▶ _AIM_:
Transcribe the stretch of entries below from the line with "1 of scene.py. More parts follow." through the line with "green screw terminals.", exactly and with both ends included; leave out all other lines.

· · · ·

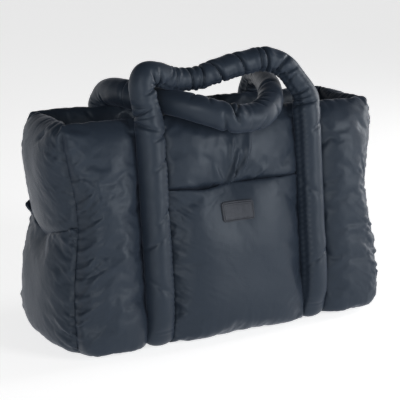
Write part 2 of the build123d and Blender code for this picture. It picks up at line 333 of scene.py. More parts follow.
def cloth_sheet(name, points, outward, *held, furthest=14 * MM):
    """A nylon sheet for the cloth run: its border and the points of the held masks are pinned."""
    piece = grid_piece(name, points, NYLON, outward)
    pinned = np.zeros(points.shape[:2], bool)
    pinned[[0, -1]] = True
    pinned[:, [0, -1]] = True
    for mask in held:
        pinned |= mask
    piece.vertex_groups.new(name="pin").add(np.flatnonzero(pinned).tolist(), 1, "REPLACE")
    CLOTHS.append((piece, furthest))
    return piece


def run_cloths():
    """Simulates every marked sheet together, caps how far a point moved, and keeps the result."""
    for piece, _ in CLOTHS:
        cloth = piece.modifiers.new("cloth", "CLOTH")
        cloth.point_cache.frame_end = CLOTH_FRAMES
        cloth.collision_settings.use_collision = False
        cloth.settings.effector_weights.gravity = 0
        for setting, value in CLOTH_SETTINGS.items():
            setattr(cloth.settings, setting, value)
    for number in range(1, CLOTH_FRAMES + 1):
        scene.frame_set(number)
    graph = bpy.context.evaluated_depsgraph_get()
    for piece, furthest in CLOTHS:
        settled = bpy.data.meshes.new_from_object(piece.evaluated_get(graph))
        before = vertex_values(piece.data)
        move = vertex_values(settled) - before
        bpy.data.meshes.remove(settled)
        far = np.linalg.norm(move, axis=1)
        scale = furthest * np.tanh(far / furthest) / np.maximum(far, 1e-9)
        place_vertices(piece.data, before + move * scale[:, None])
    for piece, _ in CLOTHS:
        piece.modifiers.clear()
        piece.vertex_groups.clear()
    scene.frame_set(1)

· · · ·

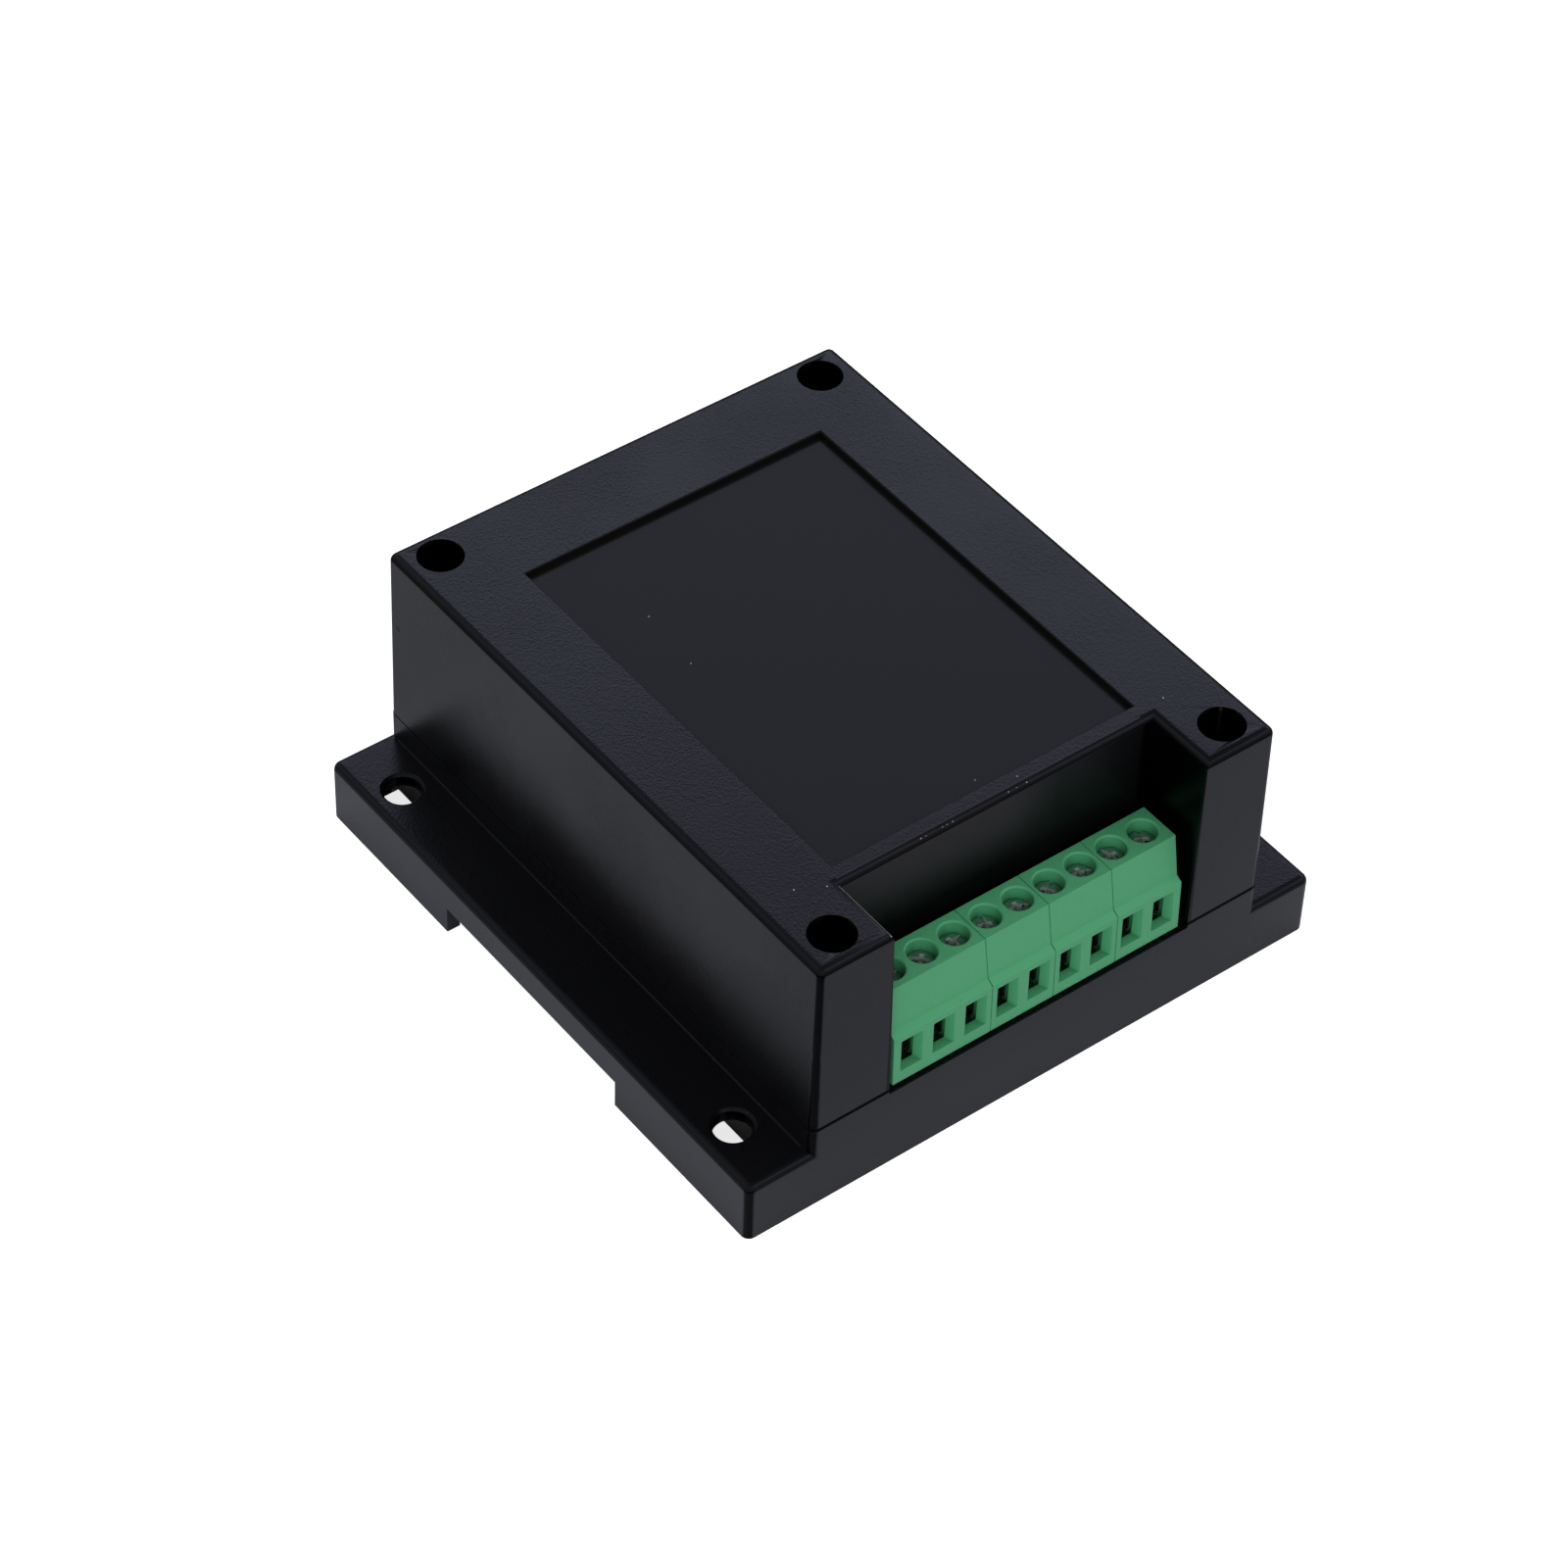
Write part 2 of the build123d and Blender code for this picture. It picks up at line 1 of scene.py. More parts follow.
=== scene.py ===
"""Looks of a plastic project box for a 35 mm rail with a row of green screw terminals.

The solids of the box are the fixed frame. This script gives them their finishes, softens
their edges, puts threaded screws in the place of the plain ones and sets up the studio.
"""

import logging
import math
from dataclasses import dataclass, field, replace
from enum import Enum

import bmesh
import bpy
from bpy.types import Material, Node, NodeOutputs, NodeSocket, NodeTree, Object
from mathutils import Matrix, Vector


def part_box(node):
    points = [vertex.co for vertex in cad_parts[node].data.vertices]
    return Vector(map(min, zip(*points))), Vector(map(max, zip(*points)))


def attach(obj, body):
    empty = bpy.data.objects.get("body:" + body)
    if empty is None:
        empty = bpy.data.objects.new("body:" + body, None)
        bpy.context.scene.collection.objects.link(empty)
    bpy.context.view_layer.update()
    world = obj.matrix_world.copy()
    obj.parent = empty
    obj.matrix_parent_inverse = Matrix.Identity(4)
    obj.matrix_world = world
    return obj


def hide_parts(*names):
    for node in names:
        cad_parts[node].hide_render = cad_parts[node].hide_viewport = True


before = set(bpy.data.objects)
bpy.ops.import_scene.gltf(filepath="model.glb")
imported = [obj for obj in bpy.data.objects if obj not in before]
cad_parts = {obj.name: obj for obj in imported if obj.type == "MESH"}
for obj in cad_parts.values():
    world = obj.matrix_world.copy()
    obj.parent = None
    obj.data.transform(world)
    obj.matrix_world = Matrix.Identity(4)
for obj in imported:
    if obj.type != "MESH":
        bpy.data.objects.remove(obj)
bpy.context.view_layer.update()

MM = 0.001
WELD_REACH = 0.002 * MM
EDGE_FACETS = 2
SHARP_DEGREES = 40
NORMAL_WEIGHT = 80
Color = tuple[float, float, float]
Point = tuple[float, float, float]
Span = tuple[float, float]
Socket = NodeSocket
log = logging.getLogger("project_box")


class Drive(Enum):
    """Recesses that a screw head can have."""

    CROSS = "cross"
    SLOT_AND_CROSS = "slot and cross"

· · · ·

▶ _THE RESULT_:
Write part 2 of the build123d and Blender code for this picture. It picks up at line 1 of scene.py. More parts follow.
=== scene.py ===
"""Looks of a plastic project box for a 35 mm rail with a row of green screw terminals.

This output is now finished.